Hello,
we are working on FIR filtering in the SHARC-FX Core, and after benchmarking different FIR functions available in the DSP library we found that none of them seems to reach the theoretical maximum of 8 MACs per cycle.
We prepared a simplified project (attached) to verify in which conditions the processor can reach this efficiency
- hardware: ADSP-SC835W-EV-SOM + breakout board, running at 1GHz, CCES 3.0.2. Measuring performance with GPIO toggles (their delay already considered) and CYC counters
- project built in Release configuration,all optimizations enabled
- firMacTest() executes 72 iterations of PDX_MULA_MXF32 (not FIR filter, just MACs), all signals located in L1 memory, aligned
- we are expecting that 72 iterations of PDX_MULA_MXF32 take approximately 72 cycles, achieving 8 MAC of 32 bit floats per cycle.

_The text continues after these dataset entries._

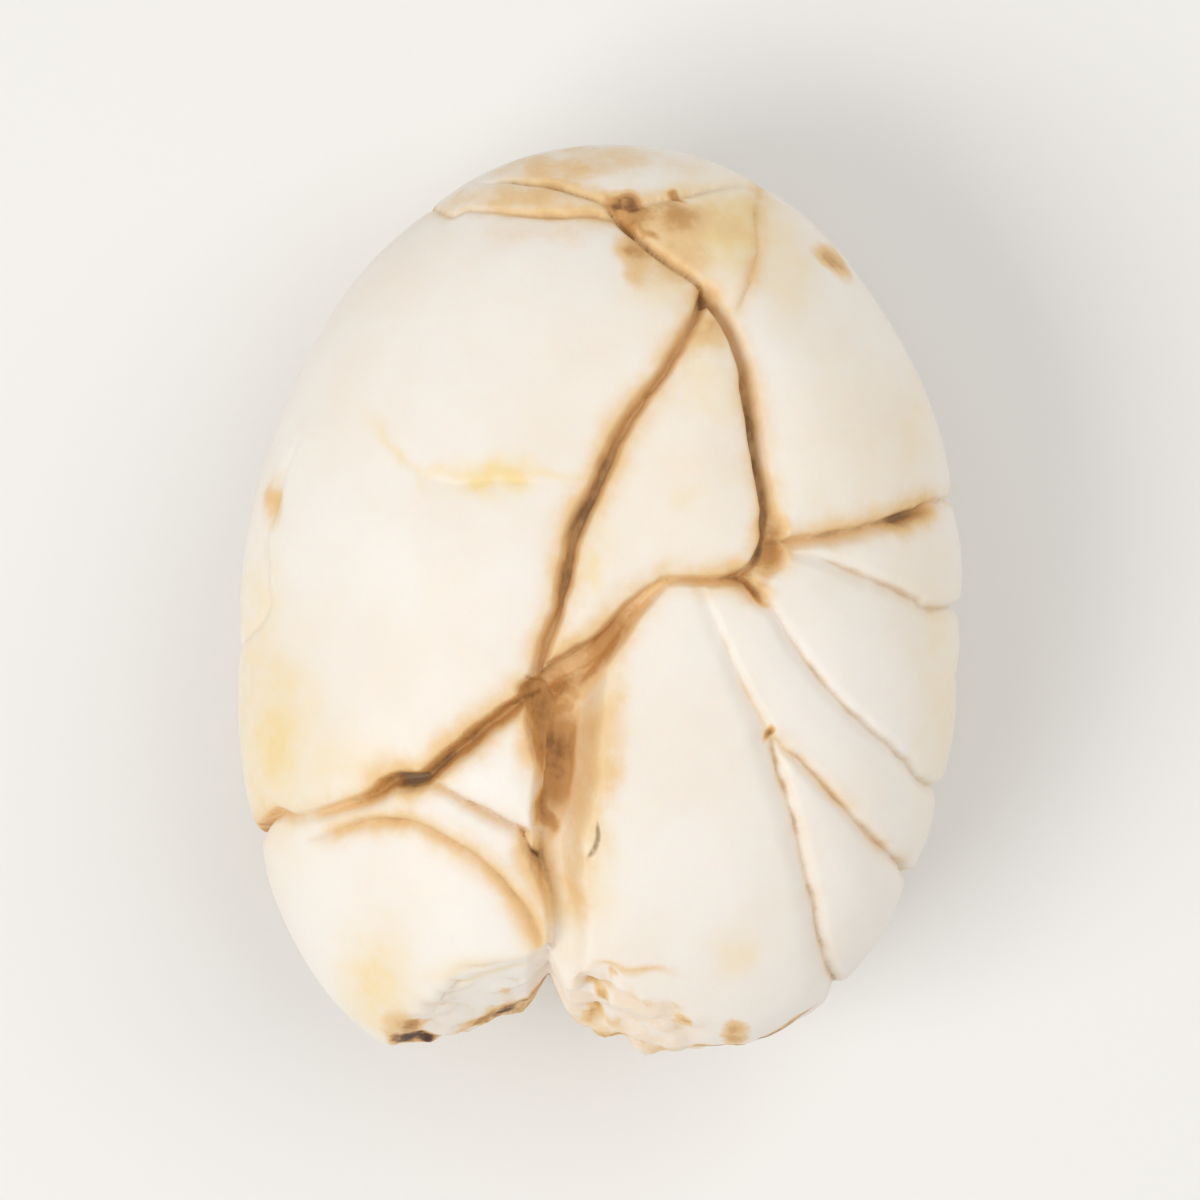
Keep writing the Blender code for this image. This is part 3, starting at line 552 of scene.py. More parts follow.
@dataclass(frozen=True)
class FoldedLobes:
    """The lobes: creases sunk into the body, with swellings between them.

    The lobes roll down beside a crease by pillow_depth within pillow_reach, in full if it is
    full_depth deep. A step's two levels meet over step_blend, end after step_reach, and fade
    over step_fade past the crease's end. A crease that runs out is still least_width of its
    width. Wobble and tremor bend the fold lines, unevenness varies their floors, and swell and
    dimple shape the lobes. Crease_shade_power keeps the painted shade line on the floors to the
    deep stretches, tan_spread widens the walls' colour, and tan_shares are the shares of depth at
    which it starts and is full. The halo beside a crease, painted shade with a warm tint, takes
    halo_gain times the colour's square for its strength, up to halo_most.
    """

    creases: tuple[Crease, ...] = CREASES
    pillow_reach: float = 2.4
    pillow_depth: float = 0.3
    full_depth: float = 0.5
    step_reach: float = 1.7
    step_blend: float = 0.06
    step_fade: float = 0.35
    least_width: float = 0.35
    wobble: float = 0.12
    wobble_size: float = 2.6
    tremor: float = 0.05
    tremor_size: float = 0.6
    unevenness: float = 0.05
    uneven_size: float = 1.1
    swell: float = 0.13
    swell_size: float = 5.5
    dimple: float = 0.03
    dimple_size: float = 1.4
    crease_shade_width: float = 0.1
    crease_shade_power: float = 5.0
    tan_spread: float = 1.35
    tan_shares: tuple[float, float] = (0.104, 0.974)
    halo_width: float = 0.6
    halo_gain: float = 2.6
    halo_most: float = 0.6

    def nearness(self, body: OvalBody, points: Array, normals: Array) -> Array:
        """Measures how near the creases are.

        Args:
            body: the oval that carries the lobes.
            points: places on the body.
            normals: the body's outward normals there.

        Returns:
            The distance from each point to the floor of the nearest crease.
        """
        nearest = np.full(len(points), Beside.REACH)
        for crease in self.creases:
            beside = Beside(crease, body, points, normals)
            past_floor = np.maximum(beside.distance - crease.floor, 0.0)
            nearest[beside.index] = np.minimum(nearest[beside.index], past_floor)
        return nearest

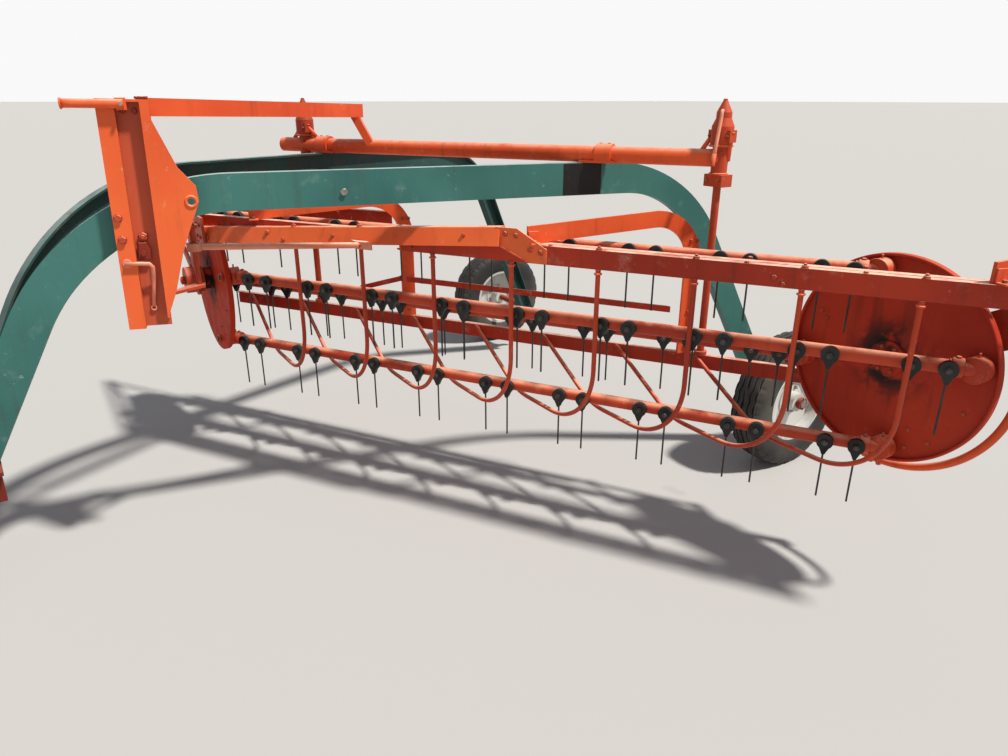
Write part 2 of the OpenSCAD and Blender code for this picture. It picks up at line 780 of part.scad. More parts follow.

But in reality the 72 iterations are taking in average 90 to 95 cycles, which translates approximately to 6 MAC of 32 bit floats per cycle
- in our complete scheme we are using a modified version of adi_s1fir_fastf, and overall we are getting around 5 MAC per cycle, which is understandable, that's why we arrived to test specifically the simplest possible case of looped MACs with PDX_MULA_MXF32
Could you give us any hint on why this could be happening, or if indeed it is the expected behaviour? Is there a limitation that we are not considering here?
Thanks,
Leopoldo